The African Carbon Markets Initiative, in partnership with entities like the African Development Bank and the UN Economic Commission for Africa, is also aiming to create a high-integrity carbon ecosystem. Its goals include generating 30 million jobs by 2030, advancing at least ten Sustainable Development Goals (SDGs), and improving regulatory alignment across African states.

 

A Dilemma Forged in Green

Africa’s carbon market is a field of both promise and peril. The potential is real: access to climate finance, jobs, green infrastructure, and ecological restoration. But so too is the risk: opaque contracts, unfair pricing, weakened sovereignty, and greenwashing under the banner of development.

 

The pathway forward requires structural reform, clear national policies, transparent benefit-sharing frameworks, and strong local participation.
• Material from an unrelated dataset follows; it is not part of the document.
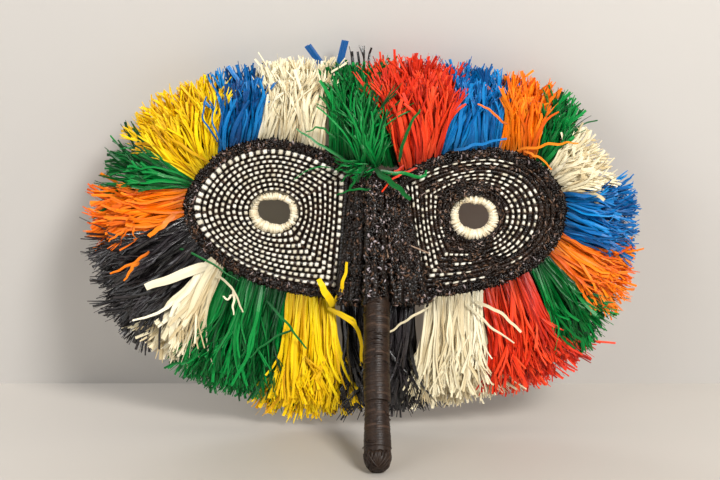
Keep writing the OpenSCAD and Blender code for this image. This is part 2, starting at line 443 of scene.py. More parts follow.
def eye_ways(angle):
    """The ways straight out from an eye, and onwards round it, at an angle."""
    return (np.array([math.cos(angle), 0, math.sin(angle)]),
            np.array([-math.sin(angle), 0, math.cos(angle)]))


def add_coil(batch, eye, inner, outer, depth, rng, stitch, sides=12, steps=420, lump=0.15 * MM,
             span=None):
    """A coil round an eye between two reaches, with the ridges of its wrapping.

    It is closed, or runs over span, a first and a last angle.
    """
    angle = round_angles(steps) if span is None else np.linspace(*span, steps)
    low, high = inner(angle), outer(angle)
    middle, half = (low + high) / 2, (high - low) / 2
    line = polar(eye, angle, middle, np.zeros(steps))
    length = np.cumsum(np.linalg.norm(line - np.roll(line, 1, axis=0), axis=1))
    around = round_angles(sides)
    phase = length[:, None] / stitch * TURN + around[None, :] * 0.8
    swell = 1 + (lump * np.cos(phase) + 0.5 * lump * waves(length, rng, 4, 900, 2600)[:, None]) / depth
    if span is not None:
        swell[[0, -1]] *= 0.6
    radius = middle[:, None] + np.cos(around) * half[:, None] * 1.08 * swell
    y = PLANE_Y - np.sin(around) * depth * swell
    angles = np.repeat(angle[:, None], sides, axis=1)
    shade = np.repeat(0.35 + 0.35 * np.sin(length * 700 + rng.uniform(0, TURN)), sides)
    batch.add(polar(eye, angles, radius, y), grid_faces(steps, sides, closed=span is None), shade=shade,
              along=np.repeat(np.arange(steps) / steps, sides), across=np.tile(np.cos(around), steps))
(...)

More importantly, Africa must speak with one voice, ensuring that carbon credit markets evolve with Africa, not around it.

 

Global frameworks like the UN Sustainable Development Goals, the Paris Agreement, and Agenda 2063 must be translated from diplomatic language into national policy and legal safeguards. Only then can carbon credits become an asset that uplifts the continent, rather than one that undermines its autonomy.

 

The boom in carbon trading presents Africa with a difficult balancing act. At its best, it is a financial lever for climate justice and sustainable development. At its worst, it risks becoming a carbon compromise, trading away rights and resources in return for scraps from the global green economy.

 

This is not merely a question of economics. It is a test of Africa’s ability to negotiate from a position of strength, to protect its people and ecosystems, and to define its own green destiny. Whether carbon credits become a boon or a burden will depend not on the market alone, but on Africa’s will to govern it on its own terms.